◆ **What is required**: Identify every line in the records below that contains the word "return", and copy each of those lines.

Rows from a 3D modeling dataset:

━━━

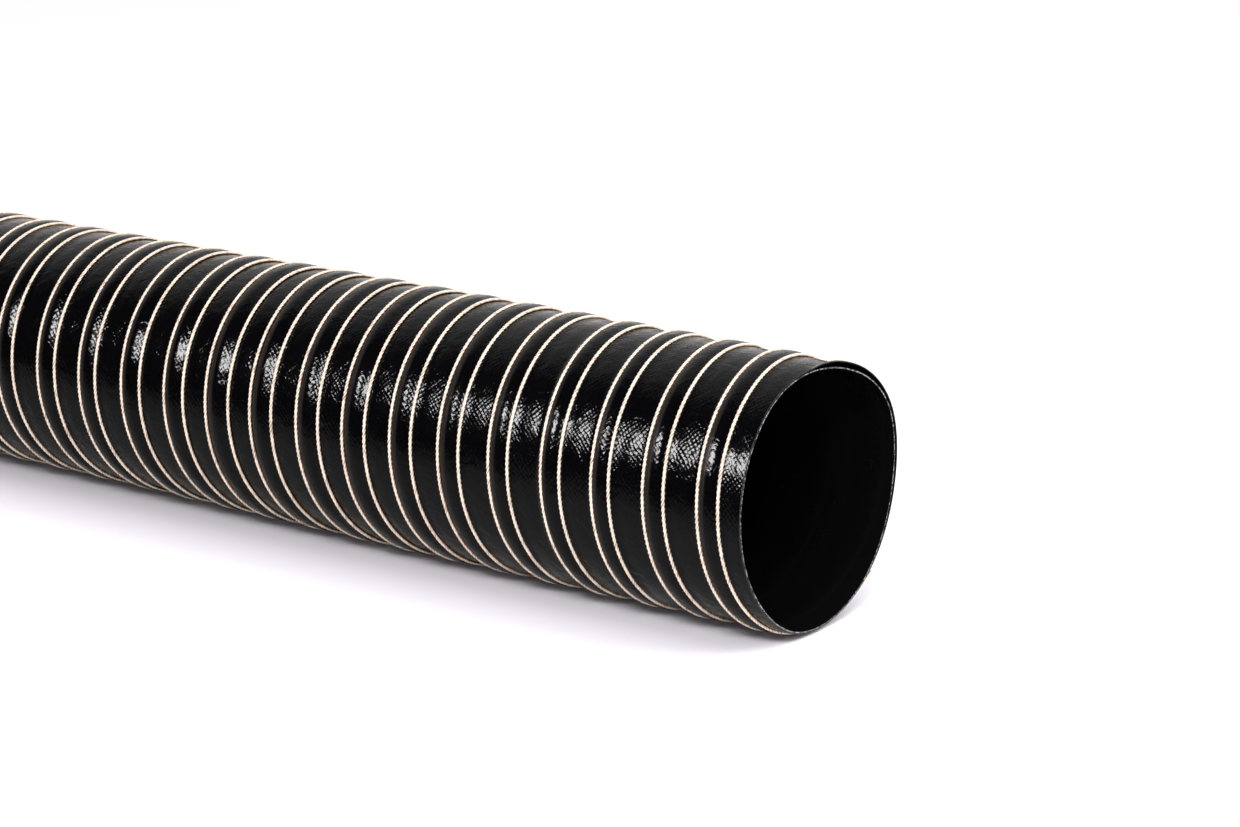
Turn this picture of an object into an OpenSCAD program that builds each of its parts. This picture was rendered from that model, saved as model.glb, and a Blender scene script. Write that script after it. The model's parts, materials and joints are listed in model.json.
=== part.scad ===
// Flexible air duct: two plies of coated glass fabric, a spring wire helix trapped between
// them, and two glass cords wound outside, one on each side of the ridge that the wire raises.
// The duct lies along X on the floor z = 0, and its middle is above the origin.

/* [Duct] */
// Cut length of the duct
duct_l = 600; // [250:5:600]
// Bore, which slips over a 4 inch spigot
bore_d = 102; // [70:1:160]
// Advance of the wire and the cords in one turn
pitch = 25; // [22:0.5:40]

/* [Plies] */
// Thickness of the inner ply
inner_ply_t = 0.45; // [0.3:0.05:1]
// Thickness of the outer ply on the flat panels
outer_ply_t = 0.45; // [0.3:0.05:1]
// Film of cement between the plies
bond_gap = 0.05; // [0.03:0.01:0.2]

/* [Wire and its ridge] */
// Diameter of the spring wire
wire_d = 1.8; // [1:0.1:2.5]
// Play of the wire between the two plies
wire_play = 0.1; // [0.06:0.01:0.3]
// Thickness of the outer ply over the wire, where its seam laps
ridge_t = 0.8; // [0.6:0.05:1.2]
// Width of the ridge where it leaves the panels
ridge_w = 7.6; // [7:0.1:8]
// Angle round the bore, from the +Y side, at which the ridge reaches the +X end
ridge_end_angle = 45; // [0:5:355]
// Distance of each end of the wire from the cut end of the plies
wire_setback = 1.2; // [1.1:0.1:3]
// Depth of the flat that the ridge wears where the duct lies on the floor
floor_flat = 0.5; // [0.4:0.05:0.55]

/* [Cords] */
// Diameter of the two outer cords
cord_d = 1.6; // [1:0.1:1.6]
// Distance from the ridge to the cord on its -X side
left_cord_off = 4.9; // [4.4:0.1:7]
// Distance from the ridge to the cord on its +X side
right_cord_off = 6.9; // [4.4:0.1:7]
// Play between a cord and the panel that it lies on
cord_seat = 0.03; // [0.02:0.01:0.1]
// Distance of each end of a cord from the cut end of the plies
cord_setback = 1; // [0.9:0.1:3]

/* [Hidden] */

// Radii, from the bore outwards
bore_r = bore_d / 2;
inner_ply_r = bore_r + inner_ply_t;
lining_r = inner_ply_r + bond_gap;
panel_r = lining_r + outer_ply_t;
wire_path_r = inner_ply_r + wire_play / 2 + wire_d / 2;
wire_top_r = wire_path_r + wire_d / 2;
tent_top_r = wire_top_r + wire_play / 2;
crest_r = tent_top_r + ridge_t;
cord_path_r = panel_r + cord_seat + cord_d / 2;
axis_z = crest_r - floor_flat;

// The ridge's back is an arc that is ridge_w wide on the panels and reaches crest_r
ridge_h = crest_r - panel_r;
ridge_back_r = (pow(ridge_w / 2, 2) + pow(ridge_h, 2)) / (2 * ridge_h);
ridge_path_r = crest_r - ridge_back_r;
tent_back_r = ridge_back_r - ridge_t;

// A helix is a chain of flat arcs, each a quarter turn, that meet without a corner
arc_step = 90;
half_step = arc_step / 2;
lap = 0.15;      // length by which every second arc runs into its neighbours
swell = 0.02;    // and by which its section is larger, so that their ends close in it
least_arc = 3;   // an end piece of fewer degrees than this is left off
trim_over = 10;  // how far cutting tools reach past what they cut

function x_to_angle(x, off) = ridge_end_angle + 360 * (x - duct_l / 2 - off) / pitch;
function angle_to_x(angle, off) = duct_l / 2 + off + pitch * (angle - ridge_end_angle) / 360;

// Tilt, half angle and radius of one arc whose middle lies at radius r. The tilt is found by
// halving: the arc's ends then lie a quarter pitch apart along the duct.
function arc_half(tilt) = atan2(cos(tilt) * sin(half_step), cos(half_step));
function arc_r(r, tilt) = r / (1 - cos(arc_half(tilt)) * pow(sin(tilt), 2));
function arc_rise(r, tilt) = 2 * arc_r(r, tilt) * sin(arc_half(tilt)) * sin(tilt);
function arc_tilt(r, low = 0, high = 45, pass = 0) =
    let (mid = (low + high) / 2)
    pass == 50 ? mid
    : arc_rise(r, mid) < pitch * arc_step / 360 ? arc_tilt(r, mid, high, pass + 1)
    : arc_tilt(r, low, mid, pass + 1);

// Round tube of section radius section_r whose centre line winds at radius path_r, from angle
// angle_0 to angle_1, and lies off beyond the ridge's crest along X
module winding(path_r, section_r, off, angle_0, angle_1, section_fn) {
    tilt = arc_tilt(path_r);
    half = arc_half(tilt);
    r = arc_r(path_r, tilt);
    centre = -r * cos(half) * pow(sin(tilt), 2);
    lap_angle = lap / r * 180 / PI;
    first = floor((angle_0 + least_arc) / arc_step);
    last = ceil((angle_1 - least_arc) / arc_step) - 1;
    for (i = [first : last]) {
        odd = abs(i) % 2;
        middle = arc_step * i + half_step;
        from = i == first ? max(angle_0 - middle, -half_step) * half / half_step
            : -half - odd * lap_angle;
        to = i == last ? min(angle_1 - middle, half_step) * half / half_step
            : half + odd * lap_angle;
        translate([angle_to_x(middle, off), 0, axis_z])
            rotate([90, 0, 90])
                rotate([0, 0, middle])
                    translate([centre, 0, 0])
                        rotate([tilt, 0, 0])
                            rotate([0, 0, from])
                                rotate_extrude(angle = to - from, $fn = 144)
                                    translate([r, 0])
                                        circle(r = section_r + odd * swell, $fn = section_fn);
    }
}

// The same tube between two square ends, each setback inside the duct's cut ends
module strand(path_r, d, off, setback)
    winding(path_r, d / 2, off, x_to_angle(setback - duct_l / 2, off),
            x_to_angle(duct_l / 2 - setback, off), 24);

// The same tube run out past both ends, for cutting off square with the plies
module run_out(path_r, section_r)
    winding(path_r, section_r, 0, x_to_angle(-duct_l / 2 - ridge_w, 0),
            x_to_angle(duct_l / 2 + ridge_w, 0), 48);

module round_x(r, l)
    translate([-l / 2, 0, axis_z]) rotate([0, 90, 0]) cylinder(r = r, h = l, $fn = 180);

module inner_ply()
    color([0.07, 0.07, 0.075])
        difference() {
            round_x(inner_ply_r, duct_l);
            round_x(bore_r, duct_l + trim_over);
        }

// The outer ply lies on the inner one, and rides over the wire as a hollow helical ridge
module outer_ply()
    color([0.1, 0.1, 0.11])
        intersection() {
            difference() {
                union() {
                    round_x(panel_r, duct_l + trim_over);
                    run_out(ridge_path_r, ridge_back_r);
                }
                run_out(ridge_path_r, tent_back_r);
                round_x(lining_r, duct_l + 4 * pitch);
                translate([-duct_l, -crest_r, -2 * trim_over])
                    cube([2 * duct_l, 2 * crest_r, 2 * trim_over]);
            }
            round_x(crest_r + trim_over, duct_l);
        }

module wire_helix()
    color([0.62, 0.63, 0.65])
        strand(wire_path_r, wire_d, 0, wire_setback);

module left_cord()
    color([0.9, 0.84, 0.72])
        strand(cord_path_r, cord_d, -left_cord_off, cord_setback);

module right_cord()
    color([0.9, 0.84, 0.72])
        strand(cord_path_r, cord_d, right_cord_off, cord_setback);

// Least gap between neighbouring turns of a strand, measured on points of two turns
function strand_point(r, angle) = [pitch * angle / 360, r * cos(angle), r * sin(angle)];
function own_gap(r, d) =
    min([for (a = [0 : 5 : 355], b = [360 - 30 : 1 : 360 + 30])
        norm(strand_point(r, a + b) - strand_point(r, a))]) - d;
echo(wire_turn_gap = own_gap(wire_path_r, wire_d));
echo(cord_turn_gap = own_gap(cord_path_r, cord_d));
echo(turns = duct_l / pitch);

inner_ply();
outer_ply();
wire_helix();
left_cord();
right_cord();
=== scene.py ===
# Straight cut length of flexible air duct, lying on a pale floor along X: a lining ply, a spring
# wire helix, an outer ply that rides over the wire, and two glass cords wound outside.
import json
import math

import bpy
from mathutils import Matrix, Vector


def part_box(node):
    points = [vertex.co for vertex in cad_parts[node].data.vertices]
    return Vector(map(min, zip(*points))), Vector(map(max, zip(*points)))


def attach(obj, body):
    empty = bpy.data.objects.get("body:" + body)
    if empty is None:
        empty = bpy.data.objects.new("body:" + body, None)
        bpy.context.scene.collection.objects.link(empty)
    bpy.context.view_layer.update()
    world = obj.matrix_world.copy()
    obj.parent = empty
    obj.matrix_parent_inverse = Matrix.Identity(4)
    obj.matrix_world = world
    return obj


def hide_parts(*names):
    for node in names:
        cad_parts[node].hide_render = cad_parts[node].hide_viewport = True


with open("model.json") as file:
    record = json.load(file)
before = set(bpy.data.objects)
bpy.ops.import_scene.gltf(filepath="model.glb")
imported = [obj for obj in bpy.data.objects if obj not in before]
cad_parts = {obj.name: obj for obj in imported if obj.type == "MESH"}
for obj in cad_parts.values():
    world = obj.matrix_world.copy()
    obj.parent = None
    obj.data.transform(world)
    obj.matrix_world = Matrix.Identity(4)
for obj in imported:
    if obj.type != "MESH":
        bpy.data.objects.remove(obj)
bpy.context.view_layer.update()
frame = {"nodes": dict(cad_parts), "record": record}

# Camera
# The eye stands in front of the open +X end and looks down the duct at a low angle, so that the
# ridges and cords cross the frame and the duct runs out of it on the left.
camera_place = (1.0465, -1.1109, 0.44355)
camera_azimuth = math.radians(37.16)
camera_down = math.radians(14.93)
camera_lens = 105.7

camera = bpy.data.objects.new("camera", bpy.data.cameras.new("camera"))
camera.location = camera_place
camera.rotation_euler = (math.pi / 2 - camera_down, 0, camera_azimuth)
camera.data.lens = camera_lens
camera.data.sensor_width = 36
camera.data.clip_start = 0.05
bpy.context.scene.collection.objects.link(camera)
bpy.context.scene.camera = camera

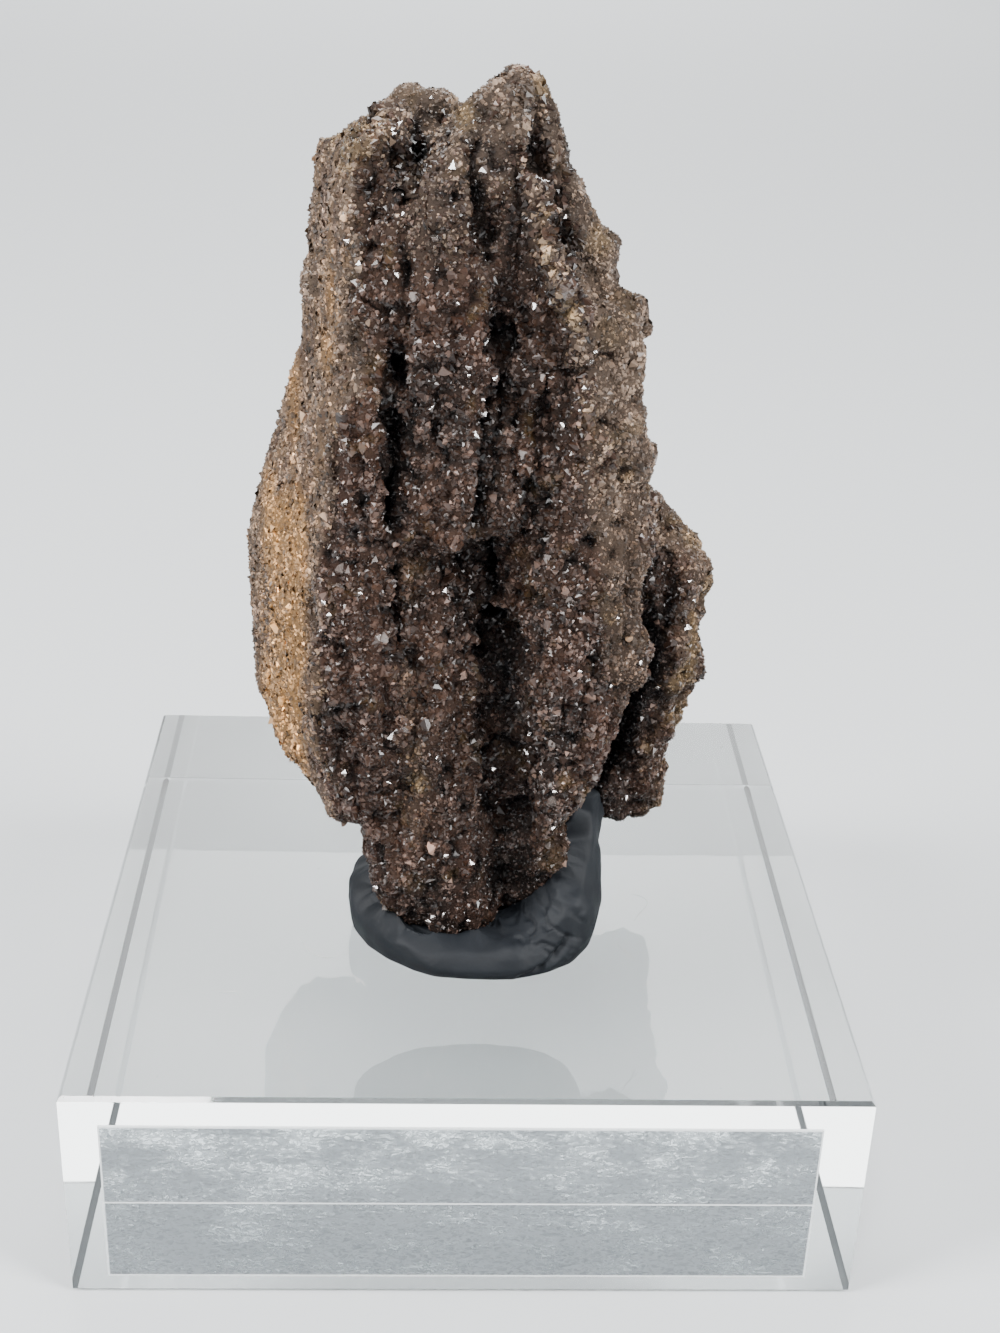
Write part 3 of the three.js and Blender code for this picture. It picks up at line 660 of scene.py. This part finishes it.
def fresh_colour(tree, place):
    """Smoky brown quartz with rust along the grain and a little ochre."""
    streaks = add(tree, "Mapping", {"Vector": place, "Scale": (1, 1, 0.4)}).outputs["Vector"]
    smoke = add(tree, "TexNoise", {"Vector": streaks, "Scale": per(3), "Detail": 5.0}).outputs["Fac"]
    colour = between(tree, smoke, 0.35, 0.65, linear("#2d1c12"), linear("#52392b"))
    rust = add(tree, "TexNoise", {"Vector": streaks, "Scale": per(5.5), "Detail": 4.0}).outputs["Fac"]
    colour = between(tree, rust, 0.50, 0.66, colour, linear("#46291b"), 0.5)
    ochre = add(tree, "TexNoise", {"Vector": place, "Scale": per(2.6), "Detail": 4.0}).outputs["Fac"]
    colour = between(tree, ochre, 0.60, 0.70, colour, linear("#6f5627"), 0.45)
    iron = add(tree, "Attribute", attribute_name="stained").outputs["Fac"]
    return between(tree, iron, 0.2, 0.9, colour, linear("#6c5435"), 0.6)


def worn_colour(tree, place):
    """Weathered quartz, grey-brown with a pink cast, paler to the top, and ochre in patches."""
    cloud = add(tree, "TexNoise", {"Vector": place, "Scale": per(3.5), "Detail": 5.0}).outputs["Fac"]
    height = add(tree, "SeparateXYZ", {"Vector": place}).outputs["Z"]
    low = between(tree, cloud, 0.35, 0.65, linear("#443327"), linear("#624c3d"))
    high = between(tree, cloud, 0.35, 0.65, linear("#544438"), linear("#7e6a5a"))
    colour = between(tree, height, 30 * MM, 56 * MM, low, high)
    ochre = add(tree, "TexNoise", {"Vector": place, "Scale": per(3.2), "Detail": 4.0}).outputs["Fac"]
    colour = between(tree, ochre, 0.56, 0.68, colour, linear("#705b3c"), 0.35)
    iron = add(tree, "Attribute", attribute_name="stained").outputs["Fac"]
    return between(tree, iron, 0.2, 0.9, colour, linear("#927855"), 0.75)


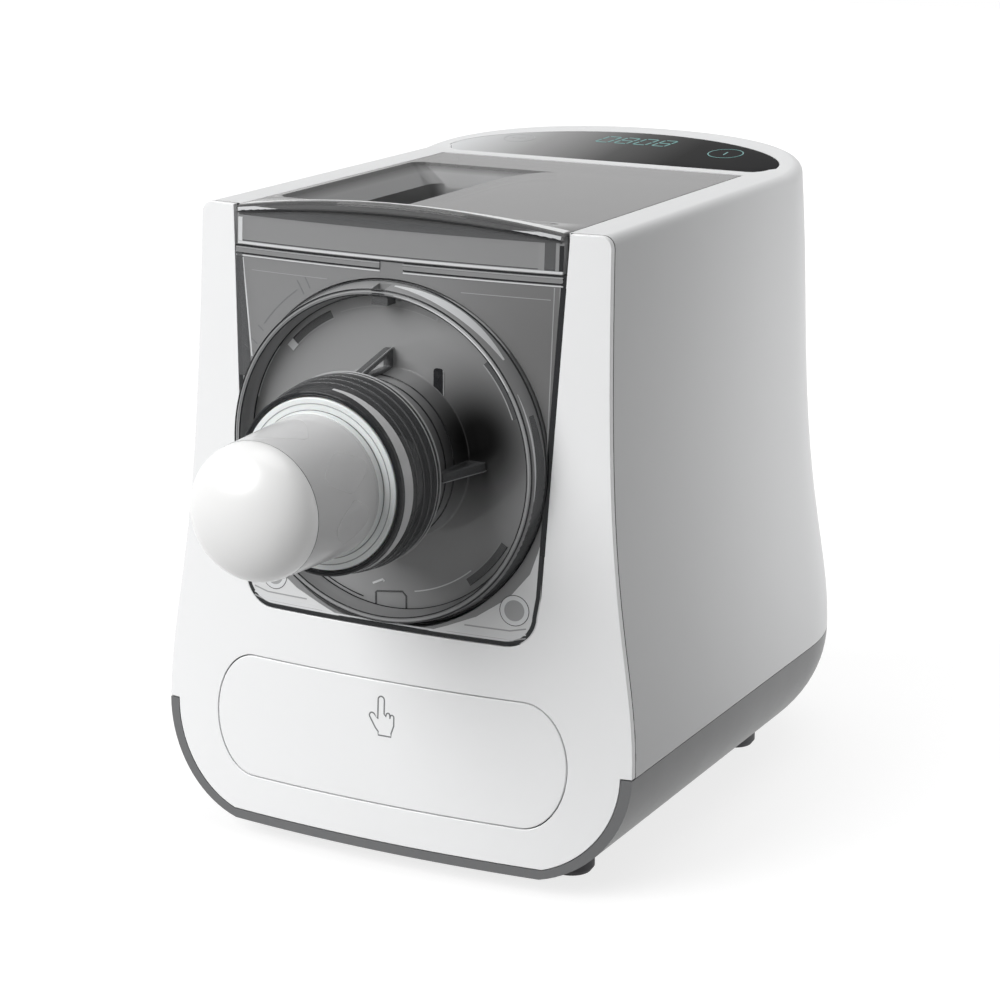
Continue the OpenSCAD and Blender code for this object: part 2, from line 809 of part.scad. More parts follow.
module extruder_disc() color("slategray", 0.5) place() {
    forward(0, 0, axis_h) {
        rotate_extrude() polygon([[barrel_r, -14], [barrel_r, barrel_front - 9],
            [barrel_out - 4, barrel_front], [barrel_out, barrel_front],
            [barrel_out, -disc_face + 9], [barrel_out + 4.5, -disc_face],
            [disc_r, -disc_face], [disc_r, -ring_back + 0.6], [disc_r - 3.4, -ring_back + 0.6],
            [disc_r - 3.4, -disc_face - disc_t], [barrel_out, -disc_face - disc_t],
            [barrel_r + 4, -14]]);
        for (f = [0:2]) translate([0, 0, barrel_front - 4.5 - 4.2 * f])
            rotate_extrude() polygon([[barrel_out - 0.5, 0], [thread_r, 0.7],
                [thread_r, 1.7], [barrel_out - 0.5, 2.4]]);
        for (a = [0:90:270]) rotate([0, 0, a]) rotate([90, 0, 0])
            translate([0, 0, -1.4]) linear_extrude(2.8)
                polygon([[barrel_out - 2, -disc_face - 1], [barrel_out + 20, -disc_face - 1],
                    [barrel_out + 20, -disc_face + 4], [barrel_out - 2, 20]]);
        for (a = [90, 210, 330]) rotate([0, 0, a])
            translate([disc_r - 11, -5, -disc_face - 1]) cube([7, 10, 4]);
    }
}

// ---- Nozzle ----
module die_nut() color("dimgray", 0.7) place() {
    forward(0, 0, axis_h) rotate_extrude() polygon([[nut_bore, nut_back],
        [nut_r_back, nut_back], [nut_r_back, nut_back + 3], [nut_r_front, nut_front],
        [nut_lip_r, nut_front], [nut_lip_r, die_reach - die_t + die_flange_t + gap],
        [nut_bore, die_reach - die_t + die_flange_t + gap]]);
}

module pasta_die() color("white") place() {
    back = die_reach - die_t;
    forward(0, 0, axis_h) difference() {
        rotate_extrude() polygon([[0, back], [die_flange_r, back],
            [die_flange_r, back + die_flange_t], [die_r, back + die_flange_t],
            [die_r, die_reach - 0.6], [die_r - 0.6, die_reach], [step_r, die_reach],
            [step_r, die_reach + step_l - 0.6], [step_r - 0.6, die_reach + step_l],
            [spigot_r, die_reach + step_l],
            [spigot_r, die_reach + spigot_l - 0.5], [spigot_r - 0.5, die_reach + spigot_l],
            [spigot_r - 2, die_reach + spigot_l], [spigot_r - 2, die_reach - 2],
            [0, die_reach - 2]]);
        for (k = [0:die_rows]) for (i = [0:max(0, 6 * k - 1)])
            rotate([0, 0, k == 0 ? 0 : i * 60 / k]) translate([k * 6, 0, back - 1])
                cylinder(r = die_hole_r, h = die_t + 2, $fn = 32);
    }
}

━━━

◆ **Full solution**:
    return Vector(map(min, zip(*points))), Vector(map(max, zip(*points)))
    return obj
    return between(tree, iron, 0.2, 0.9, colour, linear("#6c5435"), 0.6)
    return between(tree, iron, 0.2, 0.9, colour, linear("#927855"), 0.75)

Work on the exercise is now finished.